Ecto Preloading Associations - Why two querys and not just one by default?

I am trying to learn the basics of Ecto from Elixir School and I see in their examples that using this syntax Repo.all(from m in Movie, preload: [:actors]) leads to 2 queries being done to the database while using Repo.all(from(m in Movie, join: a in assoc(m, :actors), preload: [actors: a])) leads to only one query being made to the database, and my question is why does not the first syntax only do 1 query to the database?

Is there another way to fetch the associations in only one database call without the need to be such verbose as in the last syntax?

Example:
I would like to be able query with something like Repo.all_with_associations(Movie) or similar, and have only one dtabase call being made to fetch everything…

IEX

First Syntax - Two database calls

iex(42)> Repo.all(from m in Movie, preload: [:actors]
...(42)> )

10:26:40.102 [debug] QUERY OK source="movies" db=0.8ms queue=0.1ms
SELECT m0."id", m0."title", m0."tagline" FROM "movies" AS m0 []

10:26:40.130 [debug] QUERY OK source="actors" db=4.5ms queue=0.1ms
SELECT a0."id", a0."name", m1."id" FROM "actors" AS a0 INNER JOIN "movies" AS m1 ON m1."id" = ANY($1) INNER JOIN "movies_actors" AS m2 ON m2."movie_id" = m1."id" WHERE (m2."actor_id" = a0."id") ORDER BY m1."id" [[1]]
[
  %Example.Movie{
    __meta__: #Ecto.Schema.Metadata<:loaded, "movies">,
    actors: [
      %Example.Actor{
        __meta__: #Ecto.Schema.Metadata<:loaded, "actors">,
        id: 1,
        movies: #Ecto.Association.NotLoaded<association :movies is not loaded>,
        name: "Tyler Sheridan"
      },
      %Example.Actor{
        __meta__: #Ecto.Schema.Metadata<:loaded, "actors">,
        id: 2,
        movies: #Ecto.Association.NotLoaded<association :movies is not loaded>,
        name: "Gary"
      }
    ],
    characters: #Ecto.Association.NotLoaded<association :characters is not loaded>,
    distributor: #Ecto.Association.NotLoaded<association :distributor is not loaded>,
    id: 1,
    tagline: "Something about video games",
    title: "Ready Player One"
  }
]

Second Syntax - One Database call

iex(43)> query = from(m in Movie, join: a in assoc(m, :actors), preload: [actors: a])
#Ecto.Query<from m in Example.Movie, join: a in assoc(m, :actors),
 preload: [actors: a]>
iex(44)> Repo.all(query)

10:28:27.329 [debug] QUERY OK source="movies" db=4.8ms decode=0.1ms queue=0.1ms
SELECT m0."id", m0."title", m0."tagline", a1."id", a1."name" FROM "movies" AS m0 INNER JOIN "movies_actors" AS m2 ON m2."movie_id" = m0."id" INNER JOIN "actors" AS a1 ON m2."actor_id" = a1."id" []
[
  %Example.Movie{
    __meta__: #Ecto.Schema.Metadata<:loaded, "movies">,
    actors: [
      %Example.Actor{
        __meta__: #Ecto.Schema.Metadata<:loaded, "actors">,
        id: 1,
        movies: #Ecto.Association.NotLoaded<association :movies is not loaded>,
        name: "Tyler Sheridan"
      },
      %Example.Actor{
        __meta__: #Ecto.Schema.Metadata<:loaded, "actors">,
        id: 2,
        movies: #Ecto.Association.NotLoaded<association :movies is not loaded>,
        name: "Gary"
      }
    ],
    characters: #Ecto.Association.NotLoaded<association :characters is not loaded>,
    distributor: #Ecto.Association.NotLoaded<association :distributor is not loaded>,
    id: 1,
    tagline: "Something about video games",
    title: "Ready Player One"
  }
]

It’s not being verbose it’s about being explicit.
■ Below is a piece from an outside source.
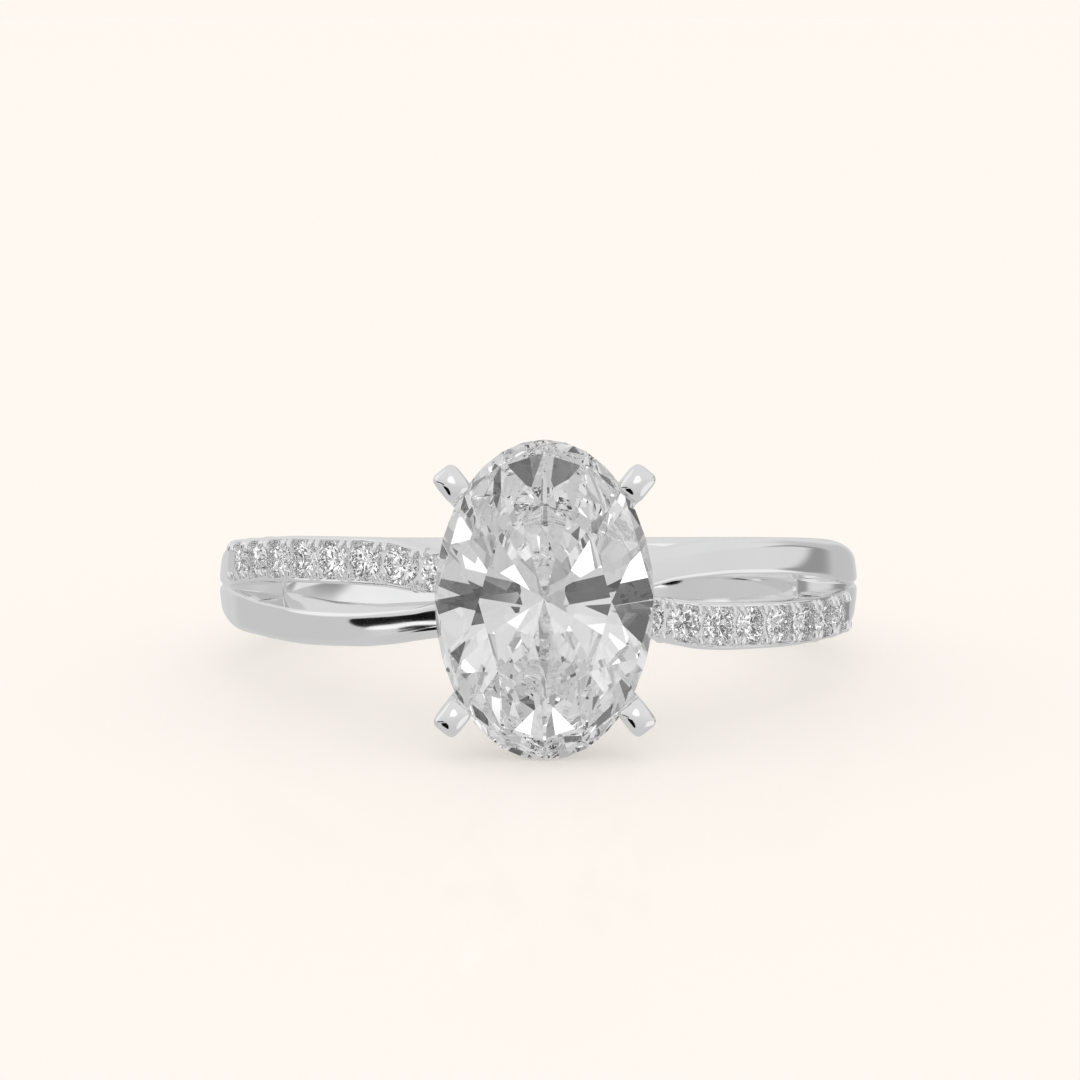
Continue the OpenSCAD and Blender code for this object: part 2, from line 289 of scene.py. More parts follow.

Ecto will only provide what you specifically ask for by design. I think it’s a great design choice and you always know what the query will do. As far as a second query vs join, if performance is an issue you could test writing the query with a join.

2 Likes

I love explicit code, but not necessarily verbose code… I mean I don’t care how is being done, I am happy that the semantics are explicit enough for me to know what will happen. So I think that having this method name or a similar one Repo.all_preload(Movie) will be explicit without the need to expose lower level details.

This is to much verbose and my brain needs to parse it each time I found it in the code… I would prefer just to have to use it in advanced use cases.

Not having an high level approach has of my suggestion, this would be explicit enough without being to much verbose… But I am curious to know why this syntax does not perform only one query.

It cannot perform the preloading in one query automatically, because it might change the results especially if you’re using offsets or limits and one-to-many associations, which join more rows than your primary selected table has.

4 Likes

Also in your “Second Syntax - One Database call” section another limitation is that if each movie has ten actors in it, you are returning a row for each movie/actor pair.

i.e.:

  1. Movie 1, Actor 1
  2. Movie 1, Actor 2
  3. Movie 1, Actor 3

and this includes all the field of the movie each time which is a lot of duplicated data over the wire. There might be a way around this but I do not currently know of it.

1 Like

It can be a whole lot of duplicate data, and the way around it is indeed 2 queries :slight_smile:

2 Likes